▶ INSTRUCTIONS FOR THE TASK:
What follows is a listing; restate every line of it word for word.
**** GIVEN INFORMATION ****
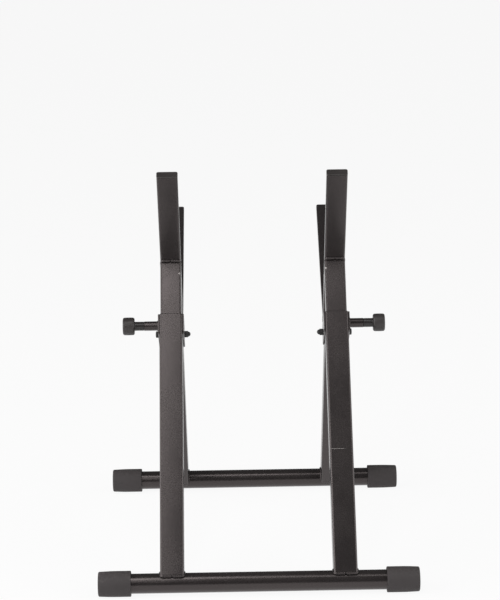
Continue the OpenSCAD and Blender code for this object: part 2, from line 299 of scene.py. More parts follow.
def math_node(tree, kind, *values):
    return calculation(tree, "ShaderNodeMath", kind, values)["Value"]


def vector_node(tree, kind, *values):
    outputs = calculation(tree, "ShaderNodeVectorMath", kind, values)
    return outputs["Value" if kind == "LENGTH" else "Vector"]


def axis_of(tree, vector, axis):
    parts = tree.nodes.new("ShaderNodeSeparateXYZ")
    return feed_all(tree, parts, {"Vector": vector}).outputs[axis]


def noise_node(tree, vector, scale, detail, roughness):
    values = {"Vector": vector, "Scale": scale, "Detail": detail, "Roughness": roughness}
    return feed_all(tree, tree.nodes.new("ShaderNodeTexNoise"), values).outputs["Fac"]


def remap(tree, value, low, high, to_low=0.0, to_high=1.0):
    """Ease a value from one range to another, and hold it at the ends."""
    node = tree.nodes.new("ShaderNodeMapRange")
    node.interpolation_type = "SMOOTHSTEP"
    values = {"Value": value, "From Min": low, "From Max": high, "To Min": to_low, "To Max": to_high}
    return feed_all(tree, node, values).outputs["Result"]


def bump_node(tree, height, strength, rise=0.2 * MM, over=None):
    """A normal that a height raises over the bare surface, or over another normal."""
    values = {"Height": height, "Strength": strength, "Distance": rise}
    if over is not None:
        values["Normal"] = over
    return feed_all(tree, tree.nodes.new("ShaderNodeBump"), values).outputs["Normal"]


def layered(tree, base, *layers):
    """A colour under layers of (mask, colour)."""
    for mask, tint in layers:
        node = tree.nodes.new("ShaderNodeMix")
        node.data_type = "RGBA"
        base = feed_all(tree, node, {"Factor": mask, "A": base, "B": tint}).outputs["Result"]
    return base


def mottled(tree, grain, low, high, *changes):
    """A roughness that follows the grain's mottle, changed by each (mask, amount)."""
    rough = remap(tree, grain["Mottle"], 0.0, 1.0, low, high)
    for mask, amount in changes:
        rough = math_node(tree, "MULTIPLY_ADD", mask, amount, rough)
    return rough


def toned(tint, share):
    """A colour made darker or lighter."""
    return tuple(share * part for part in tint)


def mixed_shader(tree, share, first, second):
    node = tree.nodes.new("ShaderNodeMixShader")
    for socket, value in zip(node.inputs, (share, first, second)):
        feed(tree, socket, value)
    return node.outputs["Shader"]


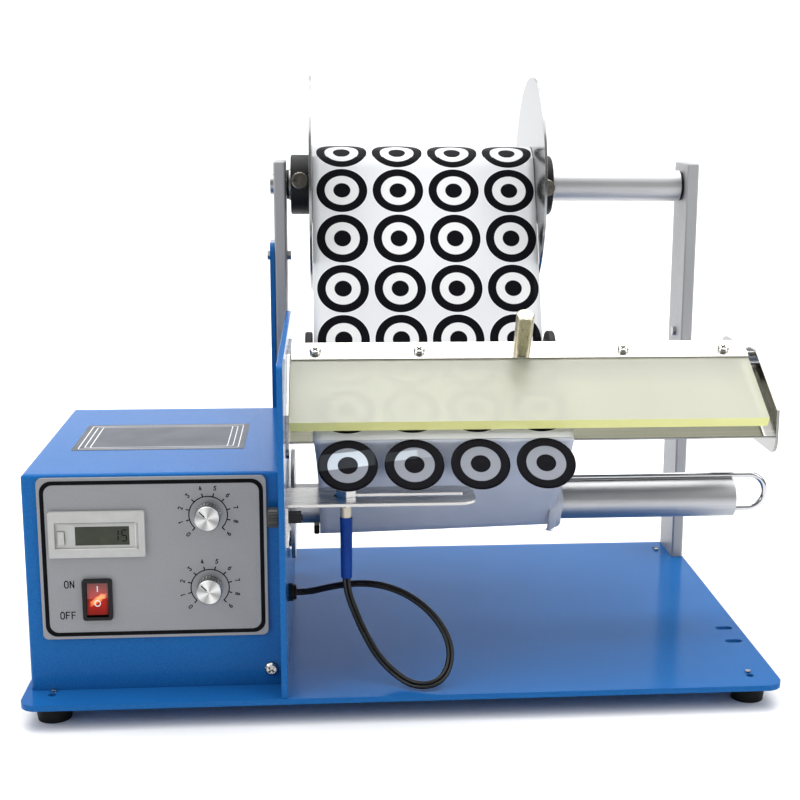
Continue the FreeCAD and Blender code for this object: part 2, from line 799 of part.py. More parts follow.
def clamp_strip():
    x0, x1 = cover_left_x + 0.5, cover_right_x
    strip = tray_slab(x0, x1, strip_front_u, hinge_u + hinge_barrel_d / 2, cover_top_n, strip_top_n)
    back = tray_slab(x0, x1, hinge_u + hinge_barrel_d / 2 - strip_thick, hinge_u + hinge_barrel_d / 2,
                     hinge_n, strip_top_n)
    strip = strip.fuse(back).fuse(cyl_x(x0, x1, hinge_y, hinge_z, hinge_barrel_d))
    strip = strip.cut(cyl_x(x0, x1, hinge_y, hinge_z, hinge_rod_d + 2 * run_gap))
    for x in strip_screw_x + [cover_mid_x]:
        low = tray_point(strip_screw_u, cover_top_n, x)
        strip = strip.cut(Part.makeCylinder(strip_screw_d / 2, strip_thick, low, tray_up))
    return strip.removeSplitter()


def strip_screws():
    screws = []
    for x in strip_screw_x:
        seat = tray_point(strip_screw_u, strip_top_n, x)
        screws.append(pan_screw(seat, tray_up, cover_thick, strip_screw_d, strip_screw_head_d, 2.2))
    return Part.makeCompound(screws)


def lift_pillar():
    seat = tray_point(strip_screw_u, strip_top_n, cover_mid_x)
    pillar = Part.makeCylinder(pillar_d / 2, pillar_height, seat, tray_up)
    rims = [e for e in pillar.Edges if e.Curve.TypeId == "Part::GeomCircle"]
    top = max(rims, key=lambda e: e.Curve.Center.z)
    pillar = pillar.makeChamfer(0.6, [top])
    stud_start = tray_point(strip_screw_u, strip_top_n - cover_thick, cover_mid_x)
    return pillar.fuse(Part.makeCylinder(strip_screw_d / 2, cover_thick, stud_start, tray_up))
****
▶ ANSWER TO THIS PROBLEM:
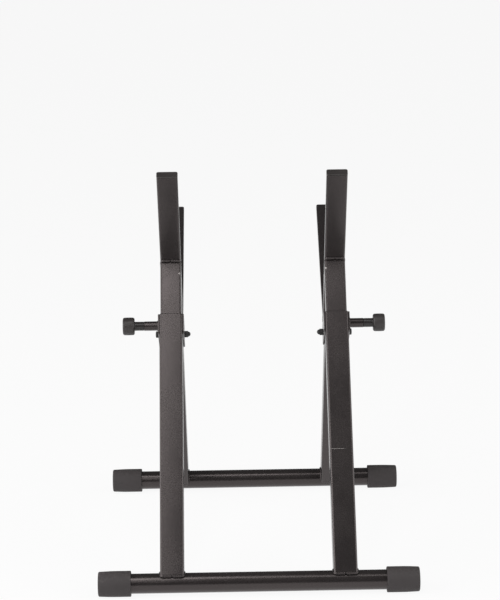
Continue the OpenSCAD and Blender code for this object: part 2, from line 299 of scene.py. More parts follow.
def math_node(tree, kind, *values):
    return calculation(tree, "ShaderNodeMath", kind, values)["Value"]


def vector_node(tree, kind, *values):
    outputs = calculation(tree, "ShaderNodeVectorMath", kind, values)
    return outputs["Value" if kind == "LENGTH" else "Vector"]


def axis_of(tree, vector, axis):
    parts = tree.nodes.new("ShaderNodeSeparateXYZ")
    return feed_all(tree, parts, {"Vector": vector}).outputs[axis]


def noise_node(tree, vector, scale, detail, roughness):
    values = {"Vector": vector, "Scale": scale, "Detail": detail, "Roughness": roughness}
    return feed_all(tree, tree.nodes.new("ShaderNodeTexNoise"), values).outputs["Fac"]


def remap(tree, value, low, high, to_low=0.0, to_high=1.0):
    """Ease a value from one range to another, and hold it at the ends."""
    node = tree.nodes.new("ShaderNodeMapRange")
    node.interpolation_type = "SMOOTHSTEP"
    values = {"Value": value, "From Min": low, "From Max": high, "To Min": to_low, "To Max": to_high}
    return feed_all(tree, node, values).outputs["Result"]


def bump_node(tree, height, strength, rise=0.2 * MM, over=None):
    """A normal that a height raises over the bare surface, or over another normal."""
    values = {"Height": height, "Strength": strength, "Distance": rise}
    if over is not None:
        values["Normal"] = over
    return feed_all(tree, tree.nodes.new("ShaderNodeBump"), values).outputs["Normal"]


def layered(tree, base, *layers):
    """A colour under layers of (mask, colour)."""
    for mask, tint in layers:
        node = tree.nodes.new("ShaderNodeMix")
        node.data_type = "RGBA"
        base = feed_all(tree, node, {"Factor": mask, "A": base, "B": tint}).outputs["Result"]
    return base


def mottled(tree, grain, low, high, *changes):
    """A roughness that follows the grain's mottle, changed by each (mask, amount)."""
    rough = remap(tree, grain["Mottle"], 0.0, 1.0, low, high)
    for mask, amount in changes:
        rough = math_node(tree, "MULTIPLY_ADD", mask, amount, rough)
    return rough


def toned(tint, share):
    """A colour made darker or lighter."""
    return tuple(share * part for part in tint)


def mixed_shader(tree, share, first, second):
    node = tree.nodes.new("ShaderNodeMixShader")
    for socket, value in zip(node.inputs, (share, first, second)):
        feed(tree, socket, value)
    return node.outputs["Shader"]


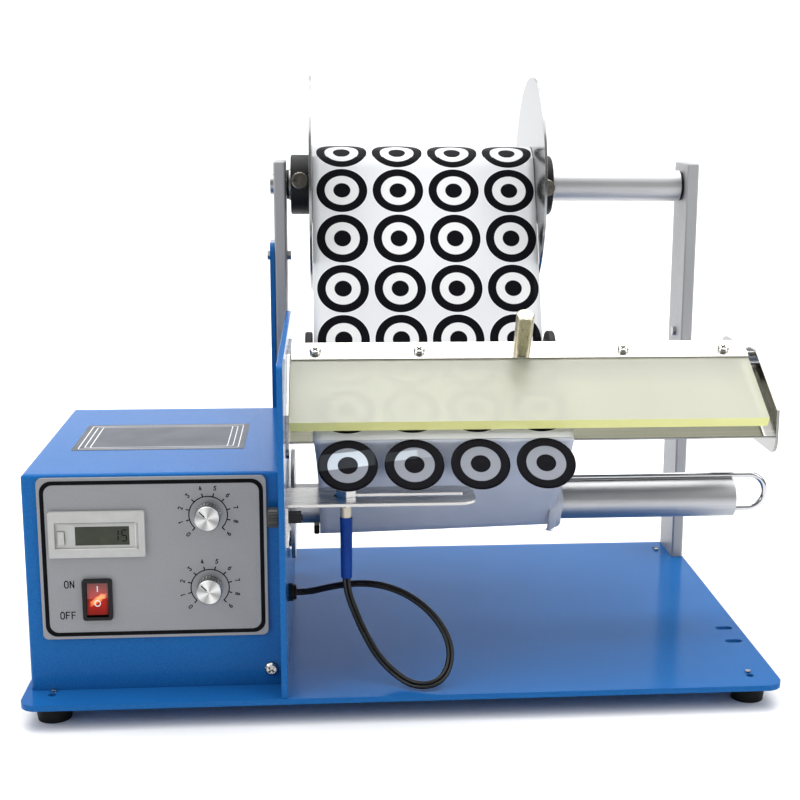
Continue the FreeCAD and Blender code for this object: part 2, from line 799 of part.py. More parts follow.
def clamp_strip():
    x0, x1 = cover_left_x + 0.5, cover_right_x
    strip = tray_slab(x0, x1, strip_front_u, hinge_u + hinge_barrel_d / 2, cover_top_n, strip_top_n)
    back = tray_slab(x0, x1, hinge_u + hinge_barrel_d / 2 - strip_thick, hinge_u + hinge_barrel_d / 2,
                     hinge_n, strip_top_n)
    strip = strip.fuse(back).fuse(cyl_x(x0, x1, hinge_y, hinge_z, hinge_barrel_d))
    strip = strip.cut(cyl_x(x0, x1, hinge_y, hinge_z, hinge_rod_d + 2 * run_gap))
    for x in strip_screw_x + [cover_mid_x]:
        low = tray_point(strip_screw_u, cover_top_n, x)
        strip = strip.cut(Part.makeCylinder(strip_screw_d / 2, strip_thick, low, tray_up))
    return strip.removeSplitter()


def strip_screws():
    screws = []
    for x in strip_screw_x:
        seat = tray_point(strip_screw_u, strip_top_n, x)
        screws.append(pan_screw(seat, tray_up, cover_thick, strip_screw_d, strip_screw_head_d, 2.2))
    return Part.makeCompound(screws)


def lift_pillar():
    seat = tray_point(strip_screw_u, strip_top_n, cover_mid_x)
    pillar = Part.makeCylinder(pillar_d / 2, pillar_height, seat, tray_up)
    rims = [e for e in pillar.Edges if e.Curve.TypeId == "Part::GeomCircle"]
    top = max(rims, key=lambda e: e.Curve.Center.z)
    pillar = pillar.makeChamfer(0.6, [top])
    stud_start = tray_point(strip_screw_u, strip_top_n - cover_thick, cover_mid_x)
    return pillar.fuse(Part.makeCylinder(strip_screw_d / 2, cover_thick, stud_start, tray_up))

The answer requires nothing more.